In 2010, the Library of Congress announced its acquisition of a groundbreaking gift from Twitter—the entire archive of public tweets, beginning with the first tweets of 2006 through 2010.

For your trivia night pursuits, the very first tweet was on March 21, 2006, from Twitter’s C.E.O. Jack Dorsey. The text: “just setting up my twttr.”



Since that initial tweet, the site has grown exponentially and overwhelmingly. The library does not say how many tweets it currently has in its collection, but in 2013 it said it had already collected and archived 170 billion tweets, at a rate of about 500,000 tweets per day. Today, there are about 6,000 public tweets posted every second. While the library does not include private and deleted tweets, or images and embedded videos, that is still a lot of tweets.

So many that it became just too much for the library. It became more and more difficult for the library to archive the amount of data, and it became increasingly wary of the utility of the collection of text-only tweets as the medium became increasingly visual. “[T]he social media landscape has changed significantly” since 2010, the library wrote in a press release, “with new platforms, an explosion in use, terms of service and functionality shifting frequently and lessons learned about privacy and other concerns.”

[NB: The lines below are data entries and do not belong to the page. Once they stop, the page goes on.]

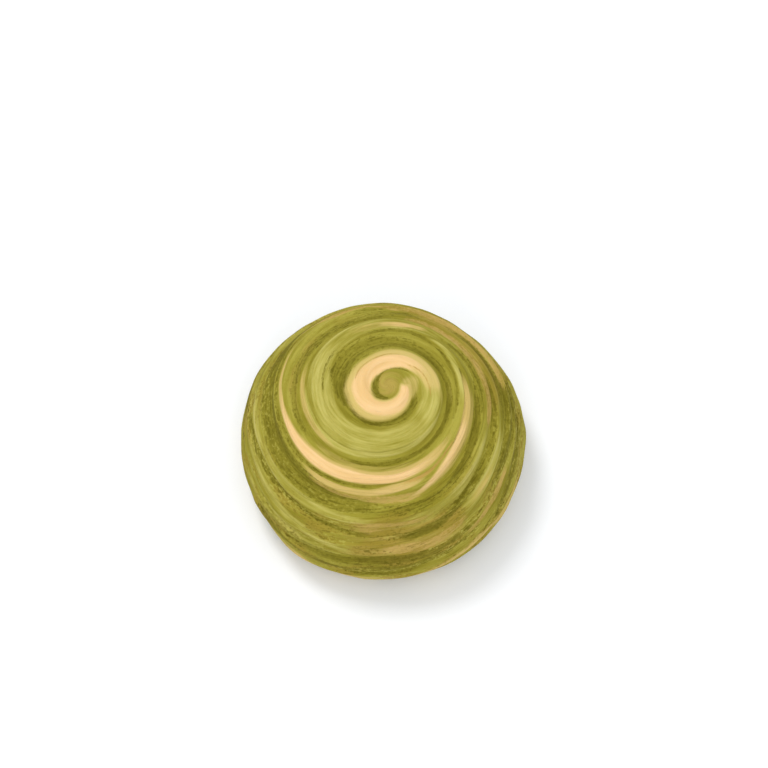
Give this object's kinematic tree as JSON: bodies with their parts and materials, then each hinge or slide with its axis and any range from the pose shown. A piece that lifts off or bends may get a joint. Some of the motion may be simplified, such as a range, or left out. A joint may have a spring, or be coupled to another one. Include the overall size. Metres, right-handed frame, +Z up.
{
  "type": "red bean pastry",
  "caption": "Round domed bun of green and cream laminated dough, its folds wound in one spiral from the crown down to a flat base.",
  "frame": {"origin": "middle of the flat base, on the surface the pastry rests on", "axes": "+Z up through the crown; -Y is the side nearest the viewer, +X is on its right"},
  "size_m": [0.0621, 0.0617, 0.0339],
  "materials": {
    "swirl_dough": "matt baked laminated dough, green with cream and yellow-green bands along the swirl"
  },
  "bodies": {
    "root": {"pastry": "swirl_dough"}
  },
  "joints": []
}
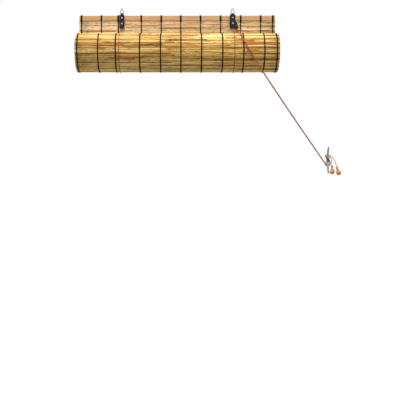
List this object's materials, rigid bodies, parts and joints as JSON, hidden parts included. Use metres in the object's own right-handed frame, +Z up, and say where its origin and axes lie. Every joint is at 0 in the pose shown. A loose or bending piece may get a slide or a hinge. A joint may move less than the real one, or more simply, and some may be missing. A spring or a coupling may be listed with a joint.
{
  "type": "reed roller blind",
  "caption": "Woven reed roll-up blind on a wooden head rail, hung by two wire rings, raised by cords over pulleys and a cord lock and wound on a wall cleat.",
  "frame": {"origin": "midway between the two hanging rings, at the height where the hooks carry them, in the middle of the sheet of the back cheeks", "axes": "+X to the right along the head rail, +Z up, -Y towards the room; the wall is at y 0.022 m"},
  "size_m": [1.0711, 0.1753, 0.6819],
  "materials": {
    "lath": "satin",
    "reed": "satin",
    "thread": "matte",
    "steel": "satin",
    "rivet": "satin",
    "wire": "polished",
    "sheave": "matte",
    "roller": "satin",
    "cord": "matte",
    "pull_wood": "satin",
    "cleat": "satin"
  },
  "bodies": {
    "frame": {"head_rail": "lath", "rail_bindings": "thread", "mat_drop": "reed", "drop_threads": "thread", "pulley_back_plate": "steel", "pulley_front_plate": "steel", "pulley_rail_rivet": "rivet", "pulley_axle": "rivet", "pulley_spacer": "rivet", "pulley_ring": "wire", "lock_back_plate": "steel", "lock_front_plate": "steel", "lock_rail_rivet": "rivet", "lock_axle": "rivet", "lock_spacer": "rivet", "lock_ring": "wire", "rivet_washers": "rivet", "cord_ties": "cord", "left_lift_front": "cord", "left_lift_rear": "cord", "right_lift_front": "cord", "right_lift_rear": "cord", "crossing_cord": "cord", "lock_cord": "cord", "pull_cord_a": "cord", "pull_cord_b": "cord", "pull_a": "pull_wood", "pull_b": "pull_wood", "pull_knots": "cord", "wall_cleat": "cleat"},
    "roll": {"mat_roll": "reed", "roll_threads": "thread", "left_lift_sling": "cord", "right_lift_sling": "cord"},
    "left_sheave": {"pulley_sheave": "sheave"},
    "right_back_sheave": {"lock_back_sheave": "sheave"},
    "right_front_sheave": {"lock_front_sheave": "sheave"},
    "roller": {"lock_roller": "roller"}
  },
  "joints": [
    {"name": "roll_drop", "type": "slide", "parent": "frame", "child": "roll", "axis": [0, 0, -1], "range_m": [0, 1.35], "deforming": ["mat_drop", "drop_threads", "left_lift_front", "right_lift_front", "left_lift_rear", "right_lift_rear"]},
    {"name": "left_sheave_spin", "type": "hinge", "parent": "frame", "child": "left_sheave", "pos_m": [-0.226, -0.00385, -0.0623], "axis": [0, 1, 0], "continuous": true},
    {"name": "right_back_sheave_spin", "type": "hinge", "parent": "frame", "child": "right_back_sheave", "pos_m": [0.226, -0.00385, -0.0623], "axis": [0, 1, 0], "continuous": true},
    {"name": "right_front_sheave_spin", "type": "hinge", "parent": "frame", "child": "right_front_sheave", "pos_m": [0.226, -0.0101, -0.0623], "axis": [0, 1, 0], "continuous": true},
    {"name": "lock_roller_slide", "type": "slide", "parent": "frame", "child": "roller", "axis": [-0.4226, 0, 0.9063], "range_m": [0, 0.009]}
  ]
}
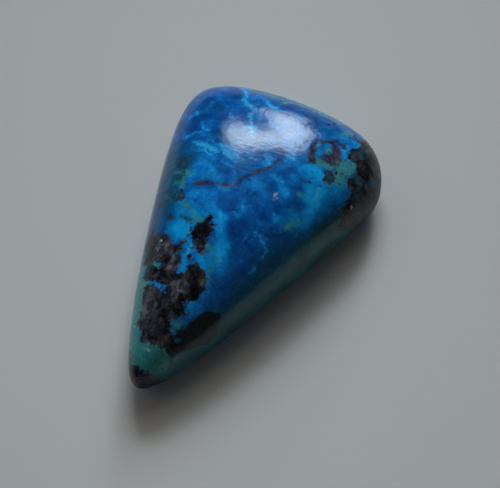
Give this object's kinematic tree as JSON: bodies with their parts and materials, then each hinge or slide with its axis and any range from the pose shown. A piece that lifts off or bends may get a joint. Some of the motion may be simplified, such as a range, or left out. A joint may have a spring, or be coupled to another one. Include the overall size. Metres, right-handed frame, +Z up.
{
  "type": "shattuckite polished stone",
  "caption": "Polished free-form stone of blue and green copper minerals with dark matrix, triangular and domed, lying on its flat base.",
  "frame": {"origin": "on the flat base, under the middle of the outline's box", "axes": "+Y along the stone from its thin tip to its broad end, +Z up out of the domed face, +X across"},
  "size_m": [0.0276, 0.044, 0.0105],
  "materials": {
    "polished_stone": "polished"
  },
  "bodies": {
    "root": {"stone": "polished_stone"}
  },
  "joints": []
}
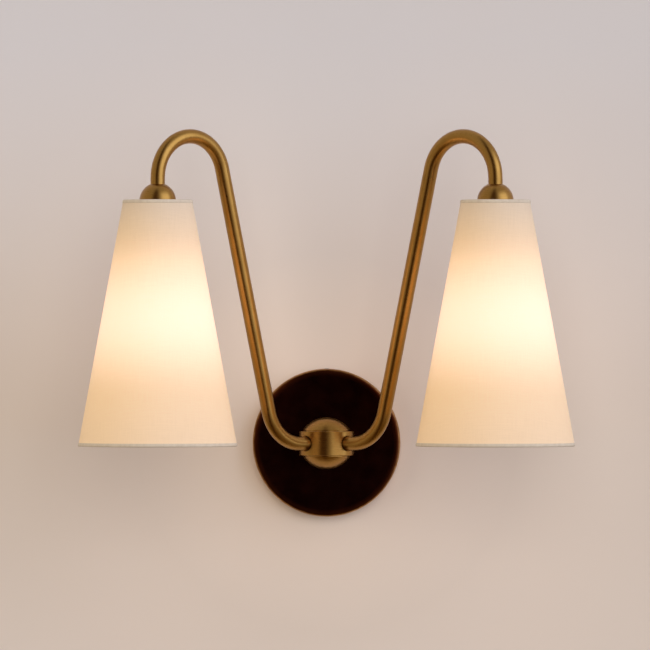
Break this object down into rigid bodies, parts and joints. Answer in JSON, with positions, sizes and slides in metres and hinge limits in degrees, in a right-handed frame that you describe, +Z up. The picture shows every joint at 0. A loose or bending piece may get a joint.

The library took a decidedly “it’s not you, it’s me” approach to the decision to end the wholesale archive of tweets. “The Twitter Archive may prove to be one of this generation’s most significant legacies to future generations. Future generations will learn much about this rich period in our history, the information flows, and social and political forces that help define the current generation.”

And yet, the library is decidedly “quitting Twitter”: “Effective January 1, 2018, the Library will acquire tweets on a selective basis—similar to our collection of web sites,” the library wrote.

The last 12 years of tweets will continue to be preserved, although the library still has not figured out how to make the archive public.

The tweets collected and archived will be “thematic and event-based, including events such as elections, or themes of ongoing national interest, e.g., public policy.”

Does that mean that the collection will continue to be representative of what Twitter, for all its information flow and generation-defining forces, actually is? Under the library’s selective curation process, would the most retweeted tweet of 2017, a plea for retweets to secure a year’s worth of chicken nuggets, ever make it into the library’s collection?  



And if it doesn’t, is that necessarily a bad thing?